>> START Information shown
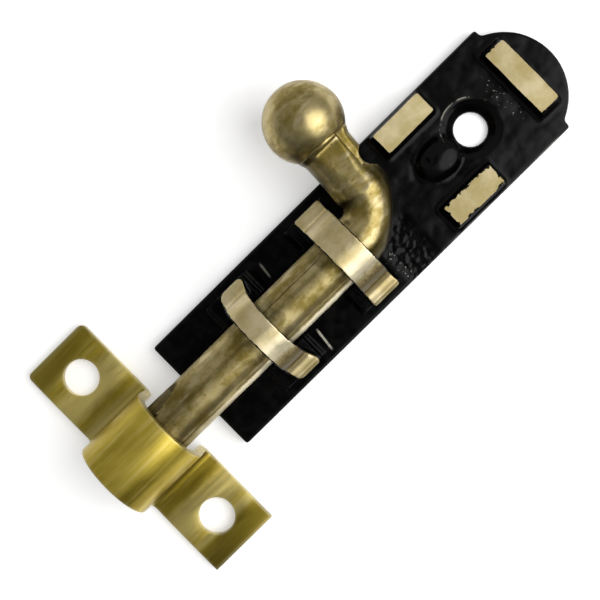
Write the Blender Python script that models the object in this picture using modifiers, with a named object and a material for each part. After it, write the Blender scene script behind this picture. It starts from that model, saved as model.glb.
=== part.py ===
"""Small barrel bolt with a ball handle, two guide straps and a separate bent keeper.

Metres, +Z up. The origin is on the back face of the base plate, midway along it.
+X runs along the rod towards the keeper, and the handle lies on the -Y side.
Each piece is a closed solid, and the pieces that touch on the real bolt keep a small gap.
"""
import math

import bmesh
import bpy
from mathutils import Matrix, Vector

MM = 0.001
GAP = 0.3 * MM

# base plate
PLATE_LENGTH = 76.2 * MM
PLATE_WIDTH = 21.0 * MM
PLATE_THICK = 2.2 * MM
ARCH_RADIUS = 10.0 * MM
SHOULDER_X = -32.1 * MM
ARCH_JOIN_ANGLE = math.radians(55)
SCREW_RADIUS = 2.65 * MM
SINK_RADIUS = 4.5 * MM
SINK_DEPTH = 1.6 * MM
REAR_SCREW_X = -21.1 * MM
FRONT_SCREW_X = 33.2 * MM

# lugs that hold the handle, and the low boss between them
LUG_TOP = 4.6 * MM
SIDE_LUG_X = (-18.8 * MM, -9.0 * MM)
SIDE_LUG_Y = (5.75 * MM, 9.65 * MM)
REAR_LUG_X = (-33.6 * MM, -29.7 * MM)
REAR_LUG_HALF_Y = 6.5 * MM
BOSS_X = -14.0 * MM
BOSS_HALF = (3.7 * MM, 2.8 * MM, 1.7 * MM)

# rod
ROD_RADIUS = 4.25 * MM
ROD_AXIS_Z = 8.3 * MM
ROD_NOSE_X = 52.6 * MM
ROD_REAR_X = 4.5 * MM
NOSE_CHAMFER = 0.7 * MM
FLAT_START_X = 38.6 * MM
FLAT_DEPTH = 0.85 * MM

# handle, drawn flat and then lifted about the rod axis
HANDLE_LIFT = math.radians(4)
BEND_CENTRE = Vector((2.6 * MM, -4.75 * MM, 0))
BEND_OUTER = 7.85 * MM
BEND_SPREAD = 1.1 * MM
BEND_INNER = 0.4 * MM
STEM_WAIST = (-2.2 * MM, -8.3 * MM, 4.15 * MM)
NECK_RADIUS = 4.25 * MM
TOP_FLAT = 3.72 * MM
UNDER_FLAT = -3.6 * MM
NOTCH_CENTRE = (-6.95 * MM, -8.0 * MM)
NOTCH_RADIUS = 1.9 * MM
BALL_CENTRE = Vector((-2.8 * MM, -18.1 * MM, 0))
BALL_RADIUS = 6.3 * MM
BALL_SEAT = 4.4 * MM
SPIGOT_RADIUS = 1.9 * MM
SPIGOT_REACH = 1.2 * MM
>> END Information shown
## Your goal
Go through the listing and copy all of it exactly.

## Right answer
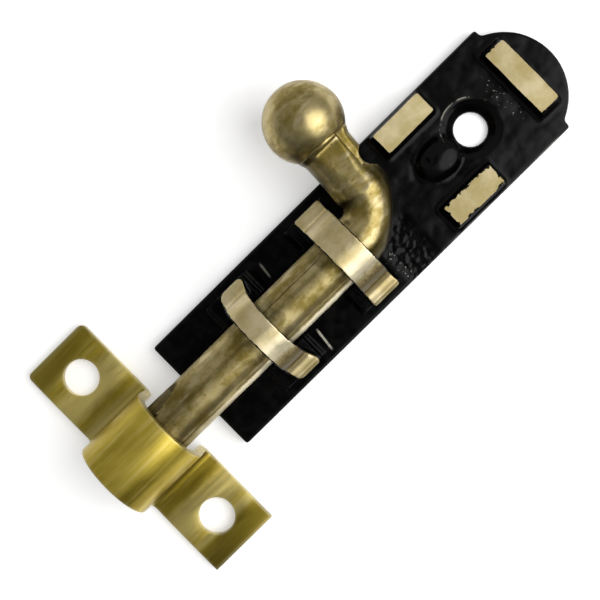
Write the Blender Python script that models the object in this picture using modifiers, with a named object and a material for each part. After it, write the Blender scene script behind this picture. It starts from that model, saved as model.glb.
=== part.py ===
"""Small barrel bolt with a ball handle, two guide straps and a separate bent keeper.

Metres, +Z up. The origin is on the back face of the base plate, midway along it.
+X runs along the rod towards the keeper, and the handle lies on the -Y side.
Each piece is a closed solid, and the pieces that touch on the real bolt keep a small gap.
"""
import math

import bmesh
import bpy
from mathutils import Matrix, Vector

MM = 0.001
GAP = 0.3 * MM

# base plate
PLATE_LENGTH = 76.2 * MM
PLATE_WIDTH = 21.0 * MM
PLATE_THICK = 2.2 * MM
ARCH_RADIUS = 10.0 * MM
SHOULDER_X = -32.1 * MM
ARCH_JOIN_ANGLE = math.radians(55)
SCREW_RADIUS = 2.65 * MM
SINK_RADIUS = 4.5 * MM
SINK_DEPTH = 1.6 * MM
REAR_SCREW_X = -21.1 * MM
FRONT_SCREW_X = 33.2 * MM

# lugs that hold the handle, and the low boss between them
LUG_TOP = 4.6 * MM
SIDE_LUG_X = (-18.8 * MM, -9.0 * MM)
SIDE_LUG_Y = (5.75 * MM, 9.65 * MM)
REAR_LUG_X = (-33.6 * MM, -29.7 * MM)
REAR_LUG_HALF_Y = 6.5 * MM
BOSS_X = -14.0 * MM
BOSS_HALF = (3.7 * MM, 2.8 * MM, 1.7 * MM)

# rod
ROD_RADIUS = 4.25 * MM
ROD_AXIS_Z = 8.3 * MM
ROD_NOSE_X = 52.6 * MM
ROD_REAR_X = 4.5 * MM
NOSE_CHAMFER = 0.7 * MM
FLAT_START_X = 38.6 * MM
FLAT_DEPTH = 0.85 * MM

# handle, drawn flat and then lifted about the rod axis
HANDLE_LIFT = math.radians(4)
BEND_CENTRE = Vector((2.6 * MM, -4.75 * MM, 0))
BEND_OUTER = 7.85 * MM
BEND_SPREAD = 1.1 * MM
BEND_INNER = 0.4 * MM
STEM_WAIST = (-2.2 * MM, -8.3 * MM, 4.15 * MM)
NECK_RADIUS = 4.25 * MM
TOP_FLAT = 3.72 * MM
UNDER_FLAT = -3.6 * MM
NOTCH_CENTRE = (-6.95 * MM, -8.0 * MM)
NOTCH_RADIUS = 1.9 * MM
BALL_CENTRE = Vector((-2.8 * MM, -18.1 * MM, 0))
BALL_RADIUS = 6.3 * MM
BALL_SEAT = 4.4 * MM
SPIGOT_RADIUS = 1.9 * MM
SPIGOT_REACH = 1.2 * MM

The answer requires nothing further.